• **SHORT EXERCISE**:
Every line from the one with "Keep writing the" to the one with "bpy.context.collection.objects.link(holder)", including those two, is to be copied exactly; all other lines of the entries below are left out.

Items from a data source
#####
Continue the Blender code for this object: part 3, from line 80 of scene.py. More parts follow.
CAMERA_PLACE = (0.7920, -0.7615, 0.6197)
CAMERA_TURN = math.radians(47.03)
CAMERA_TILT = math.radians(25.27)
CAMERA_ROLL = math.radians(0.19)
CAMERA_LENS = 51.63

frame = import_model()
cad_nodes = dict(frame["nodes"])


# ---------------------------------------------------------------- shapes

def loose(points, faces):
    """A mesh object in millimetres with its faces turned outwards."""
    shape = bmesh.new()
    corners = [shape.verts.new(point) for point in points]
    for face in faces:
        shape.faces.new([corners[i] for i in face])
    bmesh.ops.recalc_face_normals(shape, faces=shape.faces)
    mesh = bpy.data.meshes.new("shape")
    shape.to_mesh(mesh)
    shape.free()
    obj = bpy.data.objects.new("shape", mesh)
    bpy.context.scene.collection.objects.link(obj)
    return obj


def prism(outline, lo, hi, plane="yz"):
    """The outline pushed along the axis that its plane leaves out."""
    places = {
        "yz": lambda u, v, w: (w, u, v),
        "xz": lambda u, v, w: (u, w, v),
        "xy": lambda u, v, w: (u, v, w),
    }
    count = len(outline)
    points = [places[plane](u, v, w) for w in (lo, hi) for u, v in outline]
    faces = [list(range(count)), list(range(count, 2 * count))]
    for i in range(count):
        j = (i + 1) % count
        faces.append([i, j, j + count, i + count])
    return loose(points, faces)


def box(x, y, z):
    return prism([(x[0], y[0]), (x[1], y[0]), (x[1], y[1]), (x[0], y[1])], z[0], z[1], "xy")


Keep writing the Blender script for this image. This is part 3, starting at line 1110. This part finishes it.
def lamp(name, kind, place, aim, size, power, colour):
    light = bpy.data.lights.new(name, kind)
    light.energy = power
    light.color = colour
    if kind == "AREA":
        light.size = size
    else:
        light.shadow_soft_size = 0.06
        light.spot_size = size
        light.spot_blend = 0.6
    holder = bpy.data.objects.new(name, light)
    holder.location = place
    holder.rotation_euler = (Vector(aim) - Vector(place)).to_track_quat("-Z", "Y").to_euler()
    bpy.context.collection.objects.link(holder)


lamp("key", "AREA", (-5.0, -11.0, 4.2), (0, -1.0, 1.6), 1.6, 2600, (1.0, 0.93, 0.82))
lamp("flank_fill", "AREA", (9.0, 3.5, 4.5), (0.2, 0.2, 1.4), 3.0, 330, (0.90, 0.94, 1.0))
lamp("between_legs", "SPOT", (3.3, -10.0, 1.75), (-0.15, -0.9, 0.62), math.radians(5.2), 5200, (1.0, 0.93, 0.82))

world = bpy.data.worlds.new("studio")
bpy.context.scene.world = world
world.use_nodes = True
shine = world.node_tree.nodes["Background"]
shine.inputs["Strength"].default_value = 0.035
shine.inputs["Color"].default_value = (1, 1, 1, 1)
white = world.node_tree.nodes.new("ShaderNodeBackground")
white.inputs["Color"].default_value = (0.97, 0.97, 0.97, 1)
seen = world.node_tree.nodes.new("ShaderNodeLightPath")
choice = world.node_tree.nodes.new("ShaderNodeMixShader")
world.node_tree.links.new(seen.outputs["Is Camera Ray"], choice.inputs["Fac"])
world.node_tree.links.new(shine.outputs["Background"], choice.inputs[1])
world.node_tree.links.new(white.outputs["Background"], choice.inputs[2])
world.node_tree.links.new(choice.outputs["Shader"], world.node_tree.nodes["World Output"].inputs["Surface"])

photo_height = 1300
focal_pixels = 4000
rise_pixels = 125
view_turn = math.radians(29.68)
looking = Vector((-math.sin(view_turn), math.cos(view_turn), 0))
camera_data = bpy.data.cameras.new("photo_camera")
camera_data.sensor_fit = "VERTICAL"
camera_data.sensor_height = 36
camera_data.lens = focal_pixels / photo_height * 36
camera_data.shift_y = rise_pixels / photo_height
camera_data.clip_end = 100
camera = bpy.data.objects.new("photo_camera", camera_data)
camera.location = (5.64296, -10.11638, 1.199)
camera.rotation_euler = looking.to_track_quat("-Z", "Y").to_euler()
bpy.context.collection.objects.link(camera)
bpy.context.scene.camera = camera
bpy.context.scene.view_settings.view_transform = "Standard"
#####
• **FULL ANSWER**:
Keep writing the Blender script for this image. This is part 3, starting at line 1110. This part finishes it.
def lamp(name, kind, place, aim, size, power, colour):
    light = bpy.data.lights.new(name, kind)
    light.energy = power
    light.color = colour
    if kind == "AREA":
        light.size = size
    else:
        light.shadow_soft_size = 0.06
        light.spot_size = size
        light.spot_blend = 0.6
    holder = bpy.data.objects.new(name, light)
    holder.location = place
    holder.rotation_euler = (Vector(aim) - Vector(place)).to_track_quat("-Z", "Y").to_euler()
    bpy.context.collection.objects.link(holder)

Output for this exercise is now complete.